The COVID-19 pandemic is resulting in landlords and tenants closely reviewing a clause in their lease that was long considered unimportant boilerplate. Yes, we are referring to the “force majeure” provision. “Force majeure” is translated from French as “superior strength” and is often thought of an act of God or act of nature. Black’s law dictionary defines it as “a contractual provision allocating the risk of loss if performance becomes impossible or impracticable, especially as a result of an event or effect that the parties could not have anticipated or controlled.” In the coming months many conversations will take place regarding the applicability of the force majeure clause to closures related to the COVID-19 pandemic as well as the related doctrine of impossibility.

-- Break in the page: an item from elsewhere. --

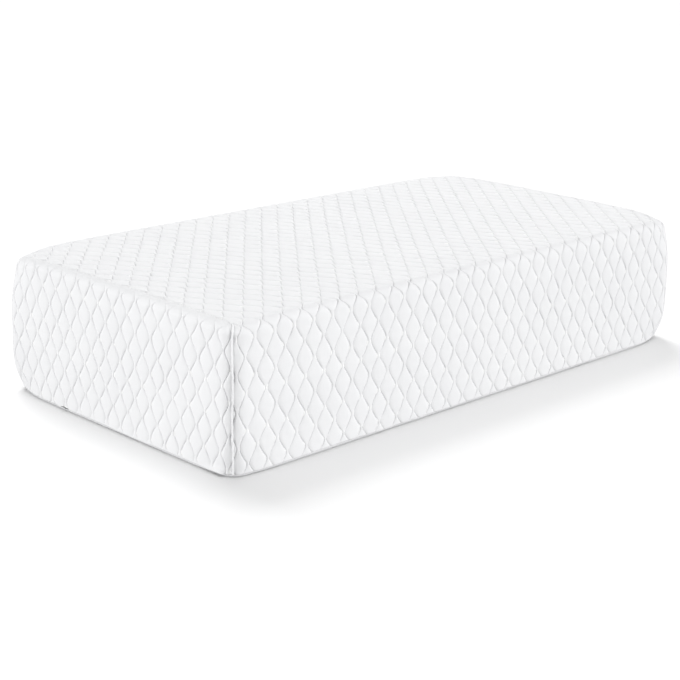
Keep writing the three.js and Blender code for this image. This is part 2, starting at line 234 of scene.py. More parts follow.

A force majeure event is an act that is unforeseen and beyond the reasonable control of the landlord and tenant. Because of the force majeure event, depending on the language in the lease, the parties might be excused from some (but perhaps not all) of the obligations under the agreement. An example could be a storm such as a major hurricane, an earthquake or an act of terrorism. Sometimes the clauses include labor shortages or issues or inability to procure materials, but financial inability is usually excluded. And importantly, rent is usually excluded from the type of obligations that are excused. Force majeure provisions are usually (but not always) pro-landlord and not heavily negotiated. Think of them as the boilerplate that is usually ignored except in large deals where the tenant has more leverage. The language may or may not include pandemics or public health emergencies as an excusable event. A good negotiator might try to include issues relating to failures to obtain building permits.